飽食の時代、日本ではウサギというとペットを想起するようで、「ウサギを食べる」というと眉をひそめる反応すら出現しているが、本来ウサギは食用である。私も幼児の頃に、母方の祖父の家を訪れた際、飼育していたウサギを食べ尽くしたことがある。

アナウサギ ノウサギ
アナウサギ ノウサギ

 これらは飼い兎、動物学的にはアナウサギだが、野生の兎たるノウサギも、別種ながら食用としている。唱歌『ふるさと』の「兎追いし彼の山、小鮒釣りし彼の川・・・」とあるのは、子供なりの食料確保の手伝いの情景であって、兎を追いかけて単に遊んでいるのではない。動物性蛋白質の不足がちな、かつての農山村ではふつうの光景であった。

 実際、学校をあげての兎狩りの行事もあった。勢子を使って山狩りをし、兎を捕る。勢子は多いほうが広い範囲を覆えて効果的だから、全校児童が参加して兎を追う。捕獲した兎を業者に売って得た「兎基金」で学校備品が調達されたりしていた。農林業に被害のあるノウサギを駆除し、自然に親しみ、協力作業を教え、教育資金も得られる、すばらしいイベントがあったのだ。

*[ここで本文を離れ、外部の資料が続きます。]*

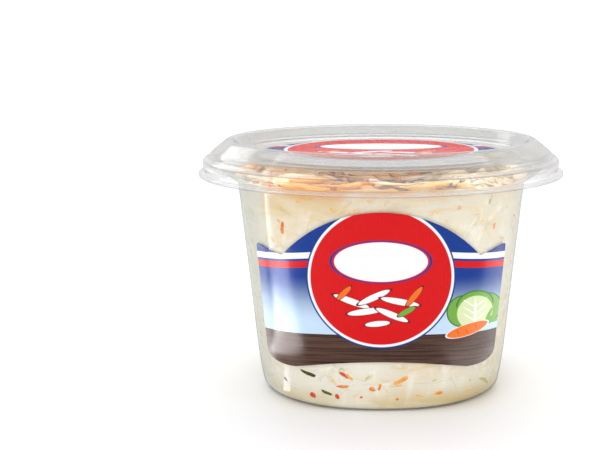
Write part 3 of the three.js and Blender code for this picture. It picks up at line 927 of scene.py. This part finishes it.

 杉や桧の植林、山地開発の進行等によって山に棲む獣の数は減少し、ノウサギも減り、学童の数も減った。社会の変化に伴ってこういう風習は失われてしまった。

とぶから1羽

 たいがいの獣、つまり哺乳類は1頭、2頭と数える(小型獣は匹でも数えるが、学術的には「頭」の使用が多い)が、ウサギは1羽、2羽と数える。獣肉を禁ずる仏教戒が広まっていったとき、ウサギは跳ねる=「とぶ」から鳥であるとして、食用を可とするために、鳥の数え方を流用したとされる。そうだとしても、まずはウサギが古来からのよく使われていた食材であることが前提で、食習慣が保持できる方向へ解釈されたのだろう。ウサギは身近にいて、捕獲も容易であった(何せ子供でも捕らえられる)ことも、食習慣を支えたであろう。狩猟漁撈採食をしていた頃の日本人、縄文人の遺跡からも、ウサギの骨は全国で出土していて数も多い。

将軍も宮中も

 近世の日本人は肉食をしなかったの如く思われているが、原始以来の肉食習慣は綿々と続いていた。特に食資源としての山の幸が重要な山村では。また、武家では軍事訓練を兼ねて狩猟、山狩りは伝統として続けられていた。